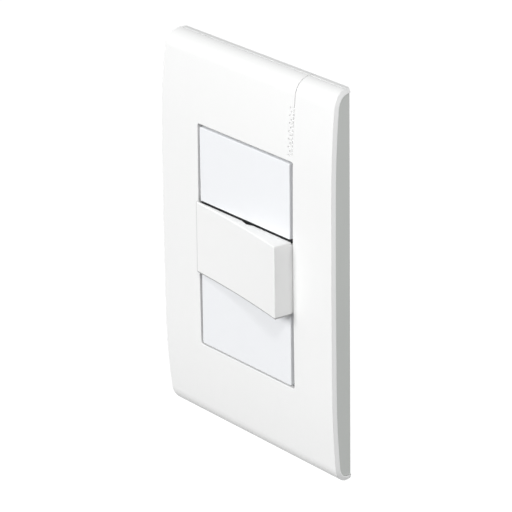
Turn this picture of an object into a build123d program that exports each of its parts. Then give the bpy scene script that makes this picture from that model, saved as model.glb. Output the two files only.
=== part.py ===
from build123d import *
from math import asin, cos, radians, sin
import os

# Slide dimmer on a vertical wall plate, in millimetres.
# The wall is the plane y = 0 and the front faces -Y.  +Z is up.
# The origin is the middle of the plate, on the wall.

# Shared by many functions: how far a cutting shape runs past the surface it
# cuts, and the tolerance used when edges are picked by their position.
CUT = 1.0
PICK = 0.1

# ---------------------------------------------------------------- wall plate
PLATE_HEIGHT = 115.7
PLATE_DEPTH = 8.06
PLATE_BACK_WIDTH = 77.1
PLATE_FRONT_WIDTH = 81.6
COVER_WALL = 1.4
CROWN_RADIUS = 3000.0
CROWN_HALF_HEIGHT = 30.0
SHOULDER_RADIUS = 220.0
END_ROLL = 5.4
COVER_BEVEL_DEPTH = 1.13
COVER_BEVEL_WIDTH = 0.65
END_LINE_Y = -1.6
END_LINE_WIDTH = 0.35
END_LINE_DEPTH = 0.2

OPENING_WIDTH = 45.0
OPENING_HEIGHT = 67.5
OPENING_CORNER = 0.7
OPENING_EDGE_ROUND = 0.25
SKIRT_WALL = 1.2
SKIRT_BACK = 3.6

SCALE_LINE_X = 22.3
SCALE_LINE_WIDTH = 0.34
SCALE_LINE_DEPTH = 0.3
SCALE_BOTTOM = 35.4
TICK_DEPTH = 0.32
TICK_HEIGHT = 0.45
TICK_PITCH = 1.12
TICK_COUNT = 13
TICK_LONG = 2.0
TICK_SHORT = 1.3

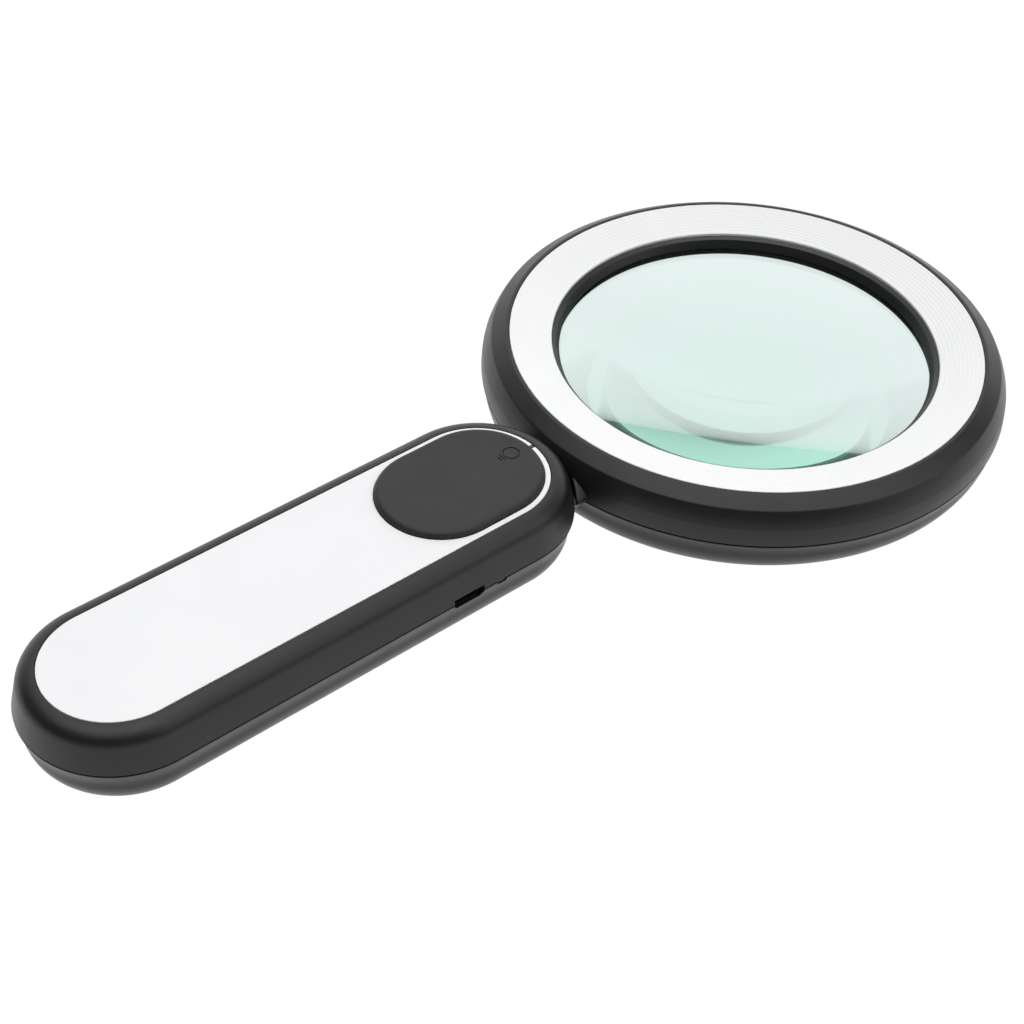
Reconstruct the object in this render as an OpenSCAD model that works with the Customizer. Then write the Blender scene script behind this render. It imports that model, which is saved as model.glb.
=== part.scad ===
// Lighted hand magnifier: a round lens head with a ring light, on a straight
// round-ended handle that holds the battery, the control board and the key.
// Millimetres. +X runs from the handle to the head, +Z points out of the lit face.
// The origin is the middle of the object's outline, on the plane that it rests on.

/* [Overall] */
// Thickness of the head and of the handle, without the raised key
thickness = 20; // [19.6:0.1:21]
// Wall of the moulded shells
wall = 1.8; // [1.6:0.1:2]

/* [Handle] */
// Distance between the centres of the handle's two round ends
grip_spine = 86.4; // [84:0.2:100]
// Half of the handle's width where its shells meet
grip_half_w = 20.4; // [20.3:0.1:20.7]
// Height of the line where the handle's shells meet
grip_split_z = 11.2; // [11:0.1:11.4]
// Half of the white faceplate's width
plate_half_w = 15; // [14.8:0.1:15.1]
// Thickness of the faceplate
plate_t = 1.5; // [1.4:0.1:1.6]

/* [Key] */
// Half of the key's width
key_half_w = 13.65; // [13.5:0.05:13.7]
// Straight length between the key's two round ends
key_spine = 10.15; // [8:0.05:12]
// How far the key stands above the faceplate
key_rise = 1.3; // [1:0.1:1.6]
// How far the key travels
key_travel = 0.6; // [0.4:0.1:0.7]

/* [Head] */
// Distance from the handle's front round end's centre to the lens axis
head_reach = 78.3; // [78.1:0.1:78.6]
// Outer radius of the head where its shells meet
head_r = 59.9; // [59.8:0.1:60.2]
// Height of the line where the head's shells meet
head_split_z = 10.1; // [10:0.1:10.2]
// Outer radius of the white diffuser ring
ring_r = 53.7; // [53.5:0.1:53.8]
// Inner radius of the white diffuser ring
ring_inner_r = 44.05; // [43.9:0.05:44.2]
// Clear radius of the lens
clear_r = 42.2; // [42:0.1:42.5]
// Number of fine grooves in the diffuser ring
ring_grooves = 9; // [6:1:12]
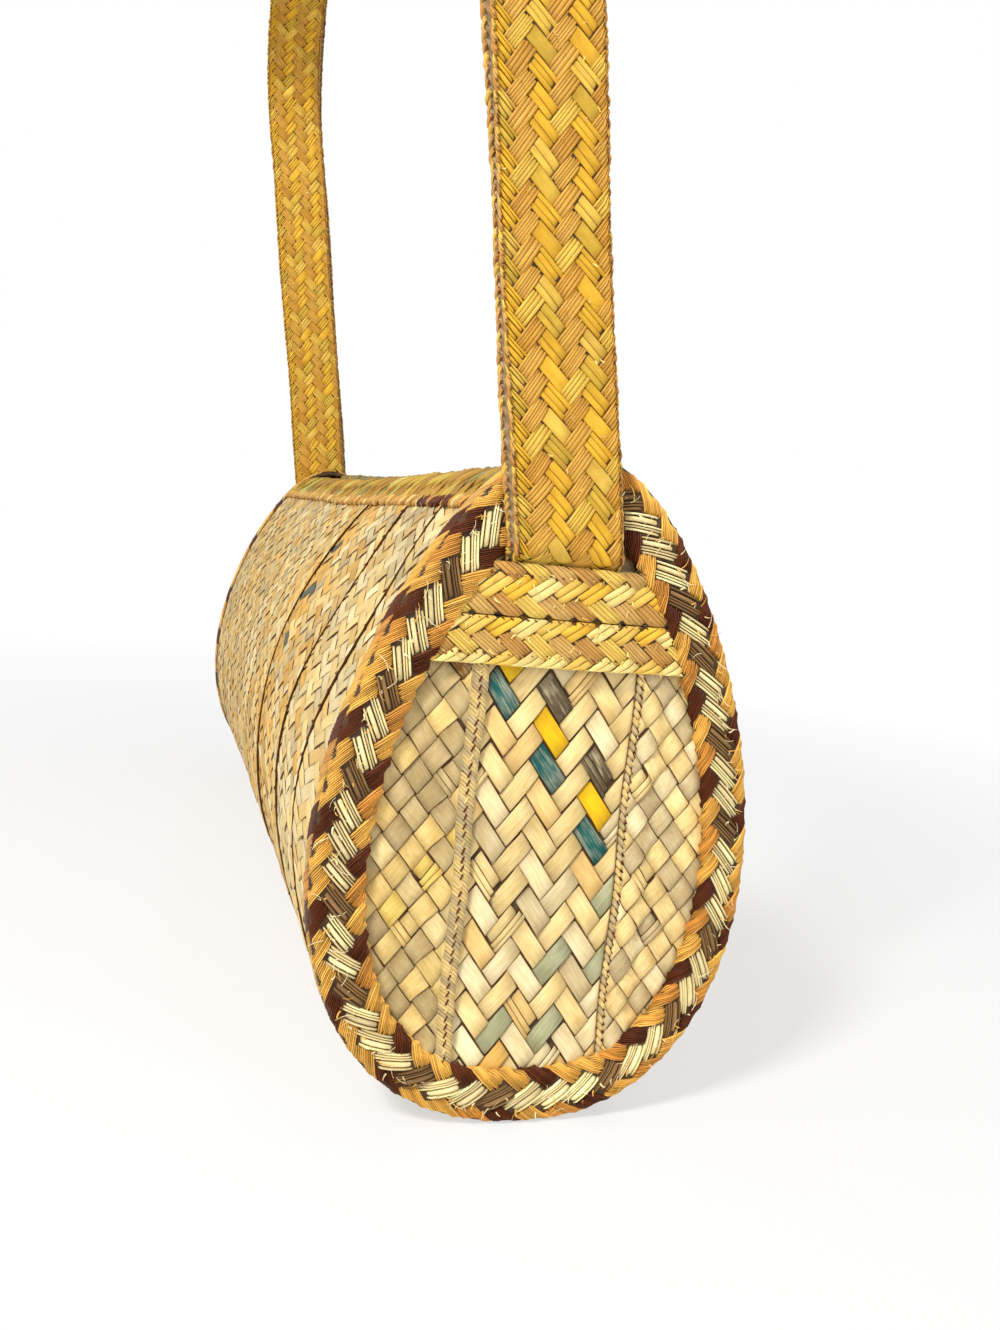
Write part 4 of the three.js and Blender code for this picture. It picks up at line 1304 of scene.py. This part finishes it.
# Studio
# A pale floor under the bag, soft light from all round with one soft lamp on the upper left
# and a weak one on the right, and a camera at the photograph's height and angle.
pixels_high, focal_pixels, sensor = 1330, 1201, 36
camera_place = (0.5568, -0.1154, 0.1765)
view_rows = Matrix(((0.2798, 0.9550, 0.0988), (0.1397, 0.0613, -0.9883),
                    (-0.9498, 0.2903, -0.1163)))
camera_data = bpy.data.cameras.new("camera")
camera_data.sensor_width = sensor
camera_data.lens = sensor * focal_pixels / pixels_high
camera_data.clip_start = 0.01
camera = add_object("camera", camera_data)
turned = view_rows.transposed() @ Matrix.Diagonal((1, -1, -1))
camera.matrix_world = Matrix.Translation(camera_place) @ turned.to_4x4()
bpy.context.scene.camera = camera

reach = 6.0
floor = add_mesh("floor", [(-reach, -reach, 0), (reach, -reach, 0), (reach, reach, 0),
                           (-reach, reach, 0)], [(0, 1, 2, 3)])
floor_paint, tree, paint = new_material("floor_paint")
feed(tree, paint, {"Base Color": (0.9, 0.9, 0.9, 1), "Roughness": 0.9})
place = tree.nodes.new("ShaderNodeTexCoord").outputs["Object"]
away = add_node(tree, "ShaderNodeVectorMath", {0: place}, operation="LENGTH").outputs["Value"]
seen = tree.nodes.new("ShaderNodeLightPath").outputs["Is Camera Ray"]
white = add_node(tree, "ShaderNodeEmission", {"Color": (1, 1, 1, 1), "Strength": 1.0})
mixed = add_node(tree, "ShaderNodeMixShader",
                 {0: reckon(tree, "MULTIPLY", remap(tree, away, 0.25, 0.9, 0.6, 1.0), seen),
                  1: paint.outputs[0], 2: white.outputs[0]})
feed(tree, tree.nodes["Material Output"], {"Surface": mixed.outputs[0]})
floor.data.materials.append(floor_paint)

world = bpy.data.worlds.new("studio")
bpy.context.scene.world = world
world.use_nodes = True
tree = world.node_tree
rays = tree.nodes.new("ShaderNodeLightPath").outputs
direct = reckon(tree, "MAXIMUM", rays["Is Camera Ray"], rays["Is Glossy Ray"])
direct = reckon(tree, "MAXIMUM", direct, rays["Is Transmission Ray"])
room_light = 0.42
feed(tree, tree.nodes["Background"],
     {"Color": (1, 1, 1, 1),
      "Strength": reckon(tree, "MULTIPLY_ADD", direct, 1 - room_light, room_light)})


def add_lamp(name, place, target, size, power):
    data = bpy.data.lights.new(name, "AREA")
    data.size = size
    data.energy = power
    lamp = add_object(name, data)
    lamp.location = place
    direction = Matrix.Translation(target).translation - lamp.location
    lamp.rotation_euler = direction.to_track_quat("-Z", "Y").to_euler()


add_lamp("key", place=(1.0, -1.0, 1.35), target=(0, 0, 0.12), size=0.3, power=27)
add_lamp("side", place=(1.4, 0.6, 0.7), target=(0.2, 0, 0.12), size=0.7, power=5)

bpy.context.scene.view_settings.view_transform = "Standard"

for shape in [o for o in bpy.data.objects if "_float_" in o.name]:
    bpy.data.objects.remove(shape)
==================================================
_DO THIS_
All entries must be repeated verbatim.

_EXERCISE OUTPUT_
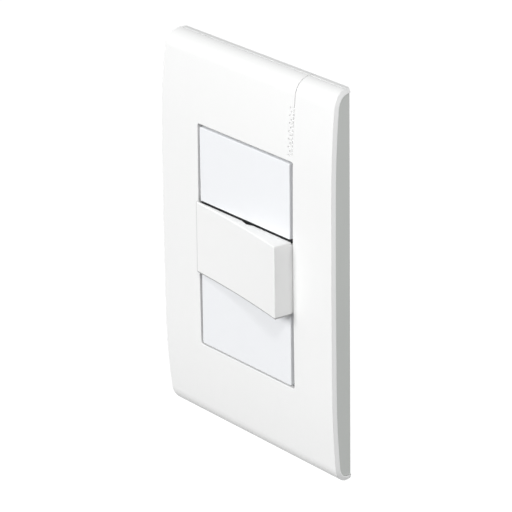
Turn this picture of an object into a build123d program that exports each of its parts. Then give the bpy scene script that makes this picture from that model, saved as model.glb. Output the two files only.
=== part.py ===
from build123d import *
from math import asin, cos, radians, sin
import os

# Slide dimmer on a vertical wall plate, in millimetres.
# The wall is the plane y = 0 and the front faces -Y.  +Z is up.
# The origin is the middle of the plate, on the wall.

# Shared by many functions: how far a cutting shape runs past the surface it
# cuts, and the tolerance used when edges are picked by their position.
CUT = 1.0
PICK = 0.1

# ---------------------------------------------------------------- wall plate
PLATE_HEIGHT = 115.7
PLATE_DEPTH = 8.06
PLATE_BACK_WIDTH = 77.1
PLATE_FRONT_WIDTH = 81.6
COVER_WALL = 1.4
CROWN_RADIUS = 3000.0
CROWN_HALF_HEIGHT = 30.0
SHOULDER_RADIUS = 220.0
END_ROLL = 5.4
COVER_BEVEL_DEPTH = 1.13
COVER_BEVEL_WIDTH = 0.65
END_LINE_Y = -1.6
END_LINE_WIDTH = 0.35
END_LINE_DEPTH = 0.2

OPENING_WIDTH = 45.0
OPENING_HEIGHT = 67.5
OPENING_CORNER = 0.7
OPENING_EDGE_ROUND = 0.25
SKIRT_WALL = 1.2
SKIRT_BACK = 3.6

SCALE_LINE_X = 22.3
SCALE_LINE_WIDTH = 0.34
SCALE_LINE_DEPTH = 0.3
SCALE_BOTTOM = 35.4
TICK_DEPTH = 0.32
TICK_HEIGHT = 0.45
TICK_PITCH = 1.12
TICK_COUNT = 13
TICK_LONG = 2.0
TICK_SHORT = 1.3

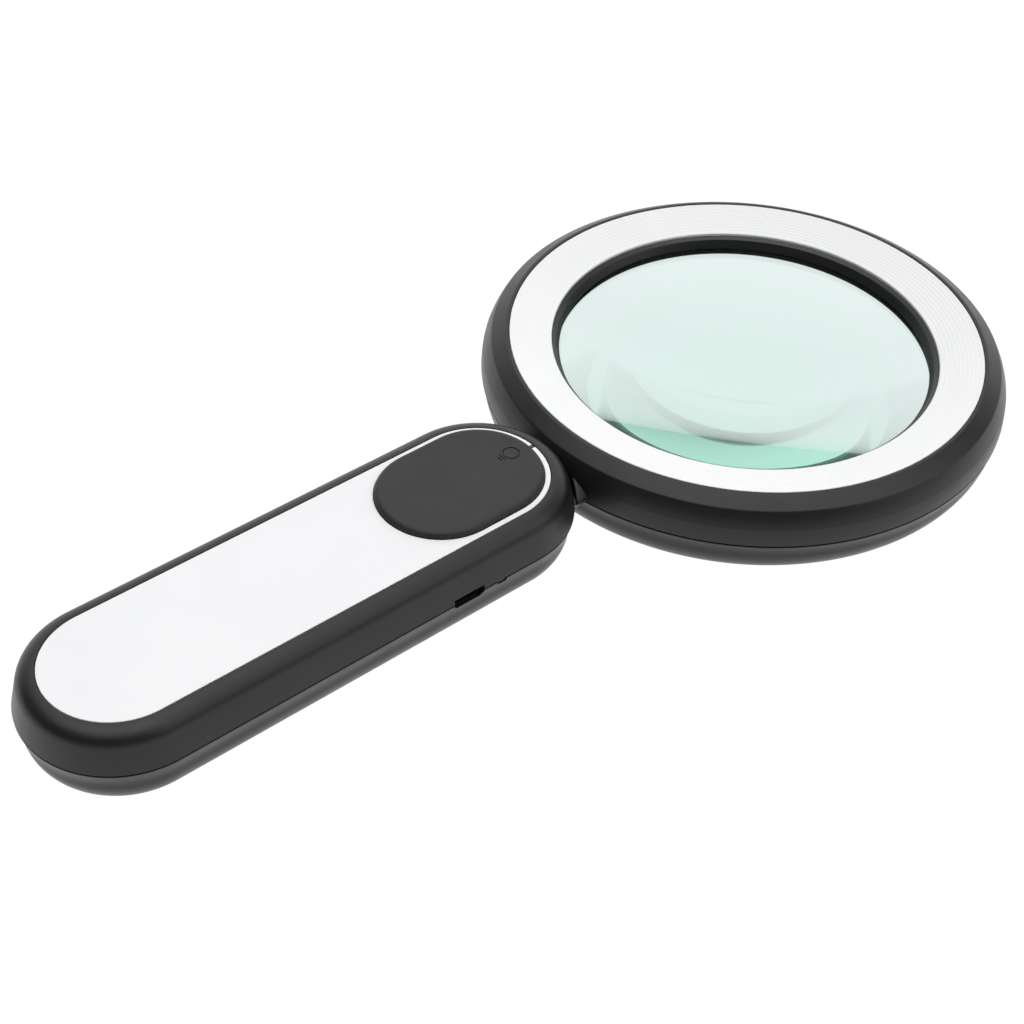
Reconstruct the object in this render as an OpenSCAD model that works with the Customizer. Then write the Blender scene script behind this render. It imports that model, which is saved as model.glb.
=== part.scad ===
// Lighted hand magnifier: a round lens head with a ring light, on a straight
// round-ended handle that holds the battery, the control board and the key.
// Millimetres. +X runs from the handle to the head, +Z points out of the lit face.
// The origin is the middle of the object's outline, on the plane that it rests on.

/* [Overall] */
// Thickness of the head and of the handle, without the raised key
thickness = 20; // [19.6:0.1:21]
// Wall of the moulded shells
wall = 1.8; // [1.6:0.1:2]

/* [Handle] */
// Distance between the centres of the handle's two round ends
grip_spine = 86.4; // [84:0.2:100]
// Half of the handle's width where its shells meet
grip_half_w = 20.4; // [20.3:0.1:20.7]
// Height of the line where the handle's shells meet
grip_split_z = 11.2; // [11:0.1:11.4]
// Half of the white faceplate's width
plate_half_w = 15; // [14.8:0.1:15.1]
// Thickness of the faceplate
plate_t = 1.5; // [1.4:0.1:1.6]

/* [Key] */
// Half of the key's width
key_half_w = 13.65; // [13.5:0.05:13.7]
// Straight length between the key's two round ends
key_spine = 10.15; // [8:0.05:12]
// How far the key stands above the faceplate
key_rise = 1.3; // [1:0.1:1.6]
// How far the key travels
key_travel = 0.6; // [0.4:0.1:0.7]

/* [Head] */
// Distance from the handle's front round end's centre to the lens axis
head_reach = 78.3; // [78.1:0.1:78.6]
// Outer radius of the head where its shells meet
head_r = 59.9; // [59.8:0.1:60.2]
// Height of the line where the head's shells meet
head_split_z = 10.1; // [10:0.1:10.2]
// Outer radius of the white diffuser ring
ring_r = 53.7; // [53.5:0.1:53.8]
// Inner radius of the white diffuser ring
ring_inner_r = 44.05; // [43.9:0.05:44.2]
// Clear radius of the lens
clear_r = 42.2; // [42:0.1:42.5]
// Number of fine grooves in the diffuser ring
ring_grooves = 9; // [6:1:12]
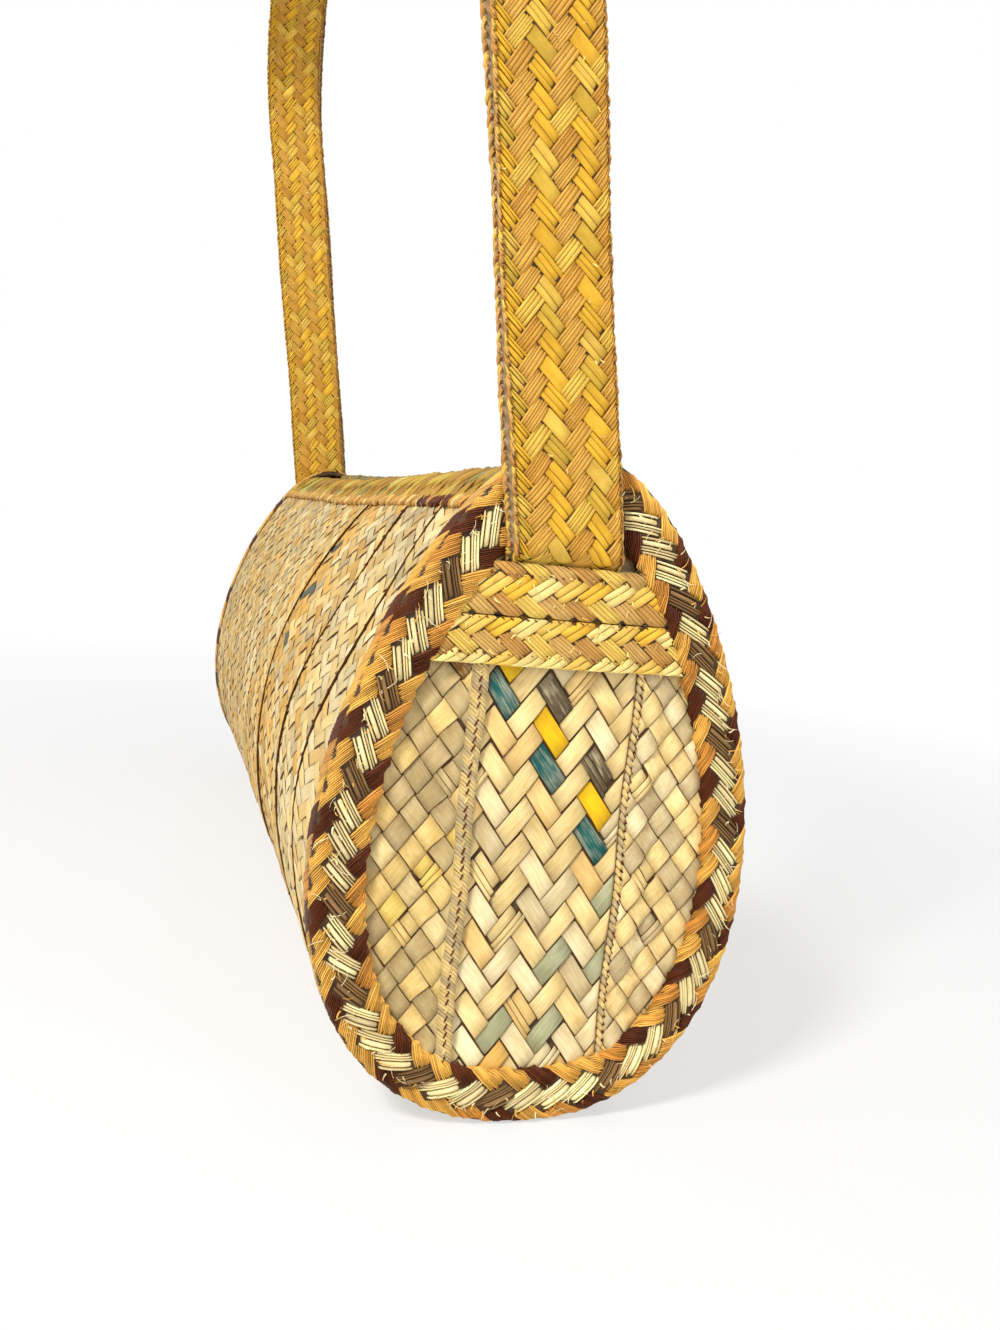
Write part 4 of the three.js and Blender code for this picture. It picks up at line 1304 of scene.py. This part finishes it.
# Studio
# A pale floor under the bag, soft light from all round with one soft lamp on the upper left
# and a weak one on the right, and a camera at the photograph's height and angle.
pixels_high, focal_pixels, sensor = 1330, 1201, 36
camera_place = (0.5568, -0.1154, 0.1765)
view_rows = Matrix(((0.2798, 0.9550, 0.0988), (0.1397, 0.0613, -0.9883),
                    (-0.9498, 0.2903, -0.1163)))
camera_data = bpy.data.cameras.new("camera")
camera_data.sensor_width = sensor
camera_data.lens = sensor * focal_pixels / pixels_high
camera_data.clip_start = 0.01
camera = add_object("camera", camera_data)
turned = view_rows.transposed() @ Matrix.Diagonal((1, -1, -1))
camera.matrix_world = Matrix.Translation(camera_place) @ turned.to_4x4()
bpy.context.scene.camera = camera

reach = 6.0
floor = add_mesh("floor", [(-reach, -reach, 0), (reach, -reach, 0), (reach, reach, 0),
                           (-reach, reach, 0)], [(0, 1, 2, 3)])
floor_paint, tree, paint = new_material("floor_paint")
feed(tree, paint, {"Base Color": (0.9, 0.9, 0.9, 1), "Roughness": 0.9})
place = tree.nodes.new("ShaderNodeTexCoord").outputs["Object"]
away = add_node(tree, "ShaderNodeVectorMath", {0: place}, operation="LENGTH").outputs["Value"]
seen = tree.nodes.new("ShaderNodeLightPath").outputs["Is Camera Ray"]
white = add_node(tree, "ShaderNodeEmission", {"Color": (1, 1, 1, 1), "Strength": 1.0})
mixed = add_node(tree, "ShaderNodeMixShader",
                 {0: reckon(tree, "MULTIPLY", remap(tree, away, 0.25, 0.9, 0.6, 1.0), seen),
                  1: paint.outputs[0], 2: white.outputs[0]})
feed(tree, tree.nodes["Material Output"], {"Surface": mixed.outputs[0]})
floor.data.materials.append(floor_paint)

world = bpy.data.worlds.new("studio")
bpy.context.scene.world = world
world.use_nodes = True
tree = world.node_tree
rays = tree.nodes.new("ShaderNodeLightPath").outputs
direct = reckon(tree, "MAXIMUM", rays["Is Camera Ray"], rays["Is Glossy Ray"])
direct = reckon(tree, "MAXIMUM", direct, rays["Is Transmission Ray"])
room_light = 0.42
feed(tree, tree.nodes["Background"],
     {"Color": (1, 1, 1, 1),
      "Strength": reckon(tree, "MULTIPLY_ADD", direct, 1 - room_light, room_light)})


def add_lamp(name, place, target, size, power):
    data = bpy.data.lights.new(name, "AREA")
    data.size = size
    data.energy = power
    lamp = add_object(name, data)
    lamp.location = place
    direction = Matrix.Translation(target).translation - lamp.location
    lamp.rotation_euler = direction.to_track_quat("-Z", "Y").to_euler()


add_lamp("key", place=(1.0, -1.0, 1.35), target=(0, 0, 0.12), size=0.3, power=27)
add_lamp("side", place=(1.4, 0.6, 0.7), target=(0.2, 0, 0.12), size=0.7, power=5)

bpy.context.scene.view_settings.view_transform = "Standard"

for shape in [o for o in bpy.data.objects if "_float_" in o.name]:
    bpy.data.objects.remove(shape)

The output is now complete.